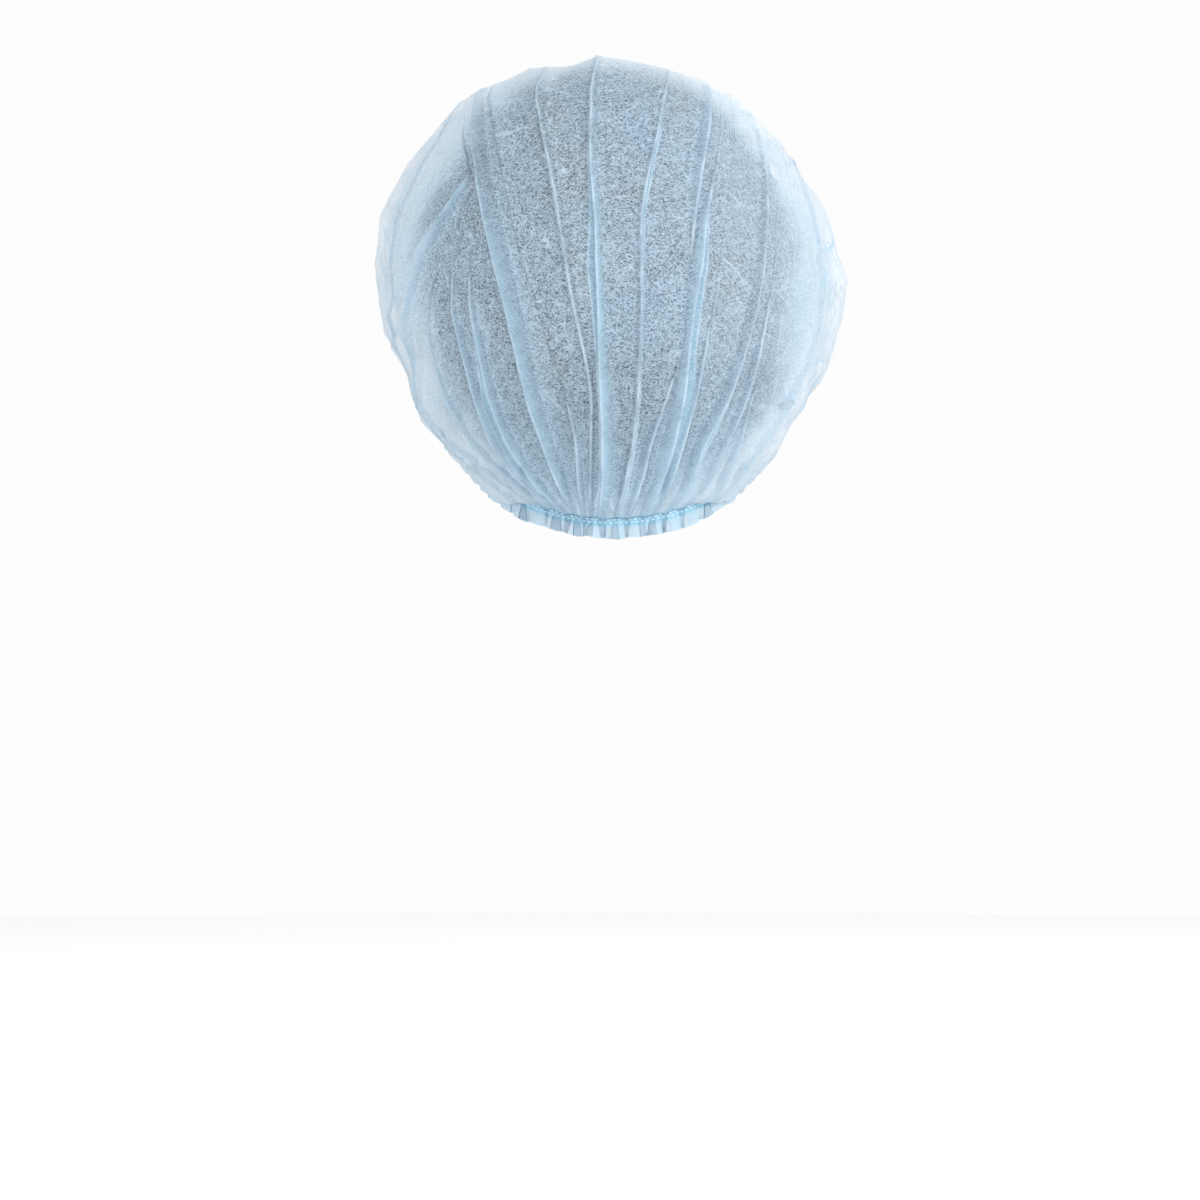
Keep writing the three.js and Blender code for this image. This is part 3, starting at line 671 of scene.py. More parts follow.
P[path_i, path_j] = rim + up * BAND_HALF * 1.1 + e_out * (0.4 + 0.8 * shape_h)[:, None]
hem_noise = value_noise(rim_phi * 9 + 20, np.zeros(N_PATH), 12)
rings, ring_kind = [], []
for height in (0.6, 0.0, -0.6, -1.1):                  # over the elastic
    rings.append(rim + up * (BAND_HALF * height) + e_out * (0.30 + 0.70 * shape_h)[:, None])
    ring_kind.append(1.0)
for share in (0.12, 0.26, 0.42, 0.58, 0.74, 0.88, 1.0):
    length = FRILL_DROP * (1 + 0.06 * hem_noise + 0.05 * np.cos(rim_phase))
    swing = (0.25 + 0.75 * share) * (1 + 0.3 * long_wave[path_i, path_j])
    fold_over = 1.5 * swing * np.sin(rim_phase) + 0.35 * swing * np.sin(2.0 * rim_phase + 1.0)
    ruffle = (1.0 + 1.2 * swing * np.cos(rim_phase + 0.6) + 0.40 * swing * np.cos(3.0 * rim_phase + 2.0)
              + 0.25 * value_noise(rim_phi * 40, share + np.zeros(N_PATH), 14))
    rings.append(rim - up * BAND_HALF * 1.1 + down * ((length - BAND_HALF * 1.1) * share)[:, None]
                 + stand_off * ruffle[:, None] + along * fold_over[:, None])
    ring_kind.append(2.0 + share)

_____

*Task instructions:* All the data must be duplicated exactly, with nothing added or removed.

*Answer:*
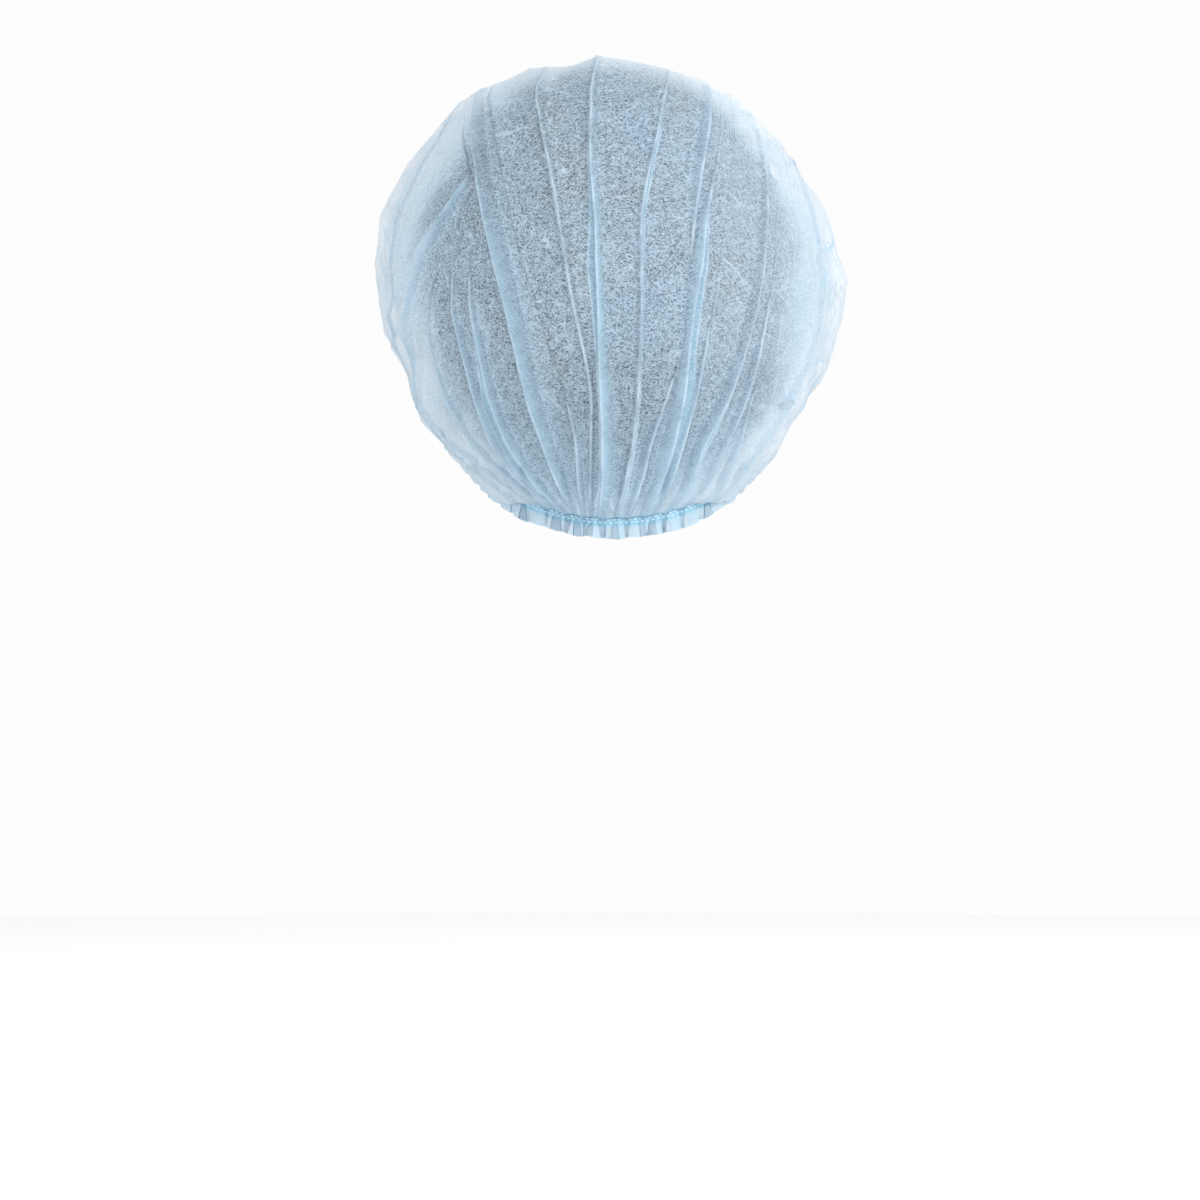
Keep writing the three.js and Blender code for this image. This is part 3, starting at line 671 of scene.py. More parts follow.
P[path_i, path_j] = rim + up * BAND_HALF * 1.1 + e_out * (0.4 + 0.8 * shape_h)[:, None]
hem_noise = value_noise(rim_phi * 9 + 20, np.zeros(N_PATH), 12)
rings, ring_kind = [], []
for height in (0.6, 0.0, -0.6, -1.1):                  # over the elastic
    rings.append(rim + up * (BAND_HALF * height) + e_out * (0.30 + 0.70 * shape_h)[:, None])
    ring_kind.append(1.0)
for share in (0.12, 0.26, 0.42, 0.58, 0.74, 0.88, 1.0):
    length = FRILL_DROP * (1 + 0.06 * hem_noise + 0.05 * np.cos(rim_phase))
    swing = (0.25 + 0.75 * share) * (1 + 0.3 * long_wave[path_i, path_j])
    fold_over = 1.5 * swing * np.sin(rim_phase) + 0.35 * swing * np.sin(2.0 * rim_phase + 1.0)
    ruffle = (1.0 + 1.2 * swing * np.cos(rim_phase + 0.6) + 0.40 * swing * np.cos(3.0 * rim_phase + 2.0)
              + 0.25 * value_noise(rim_phi * 40, share + np.zeros(N_PATH), 14))
    rings.append(rim - up * BAND_HALF * 1.1 + down * ((length - BAND_HALF * 1.1) * share)[:, None]
                 + stand_off * ruffle[:, None] + along * fold_over[:, None])
    ring_kind.append(2.0 + share)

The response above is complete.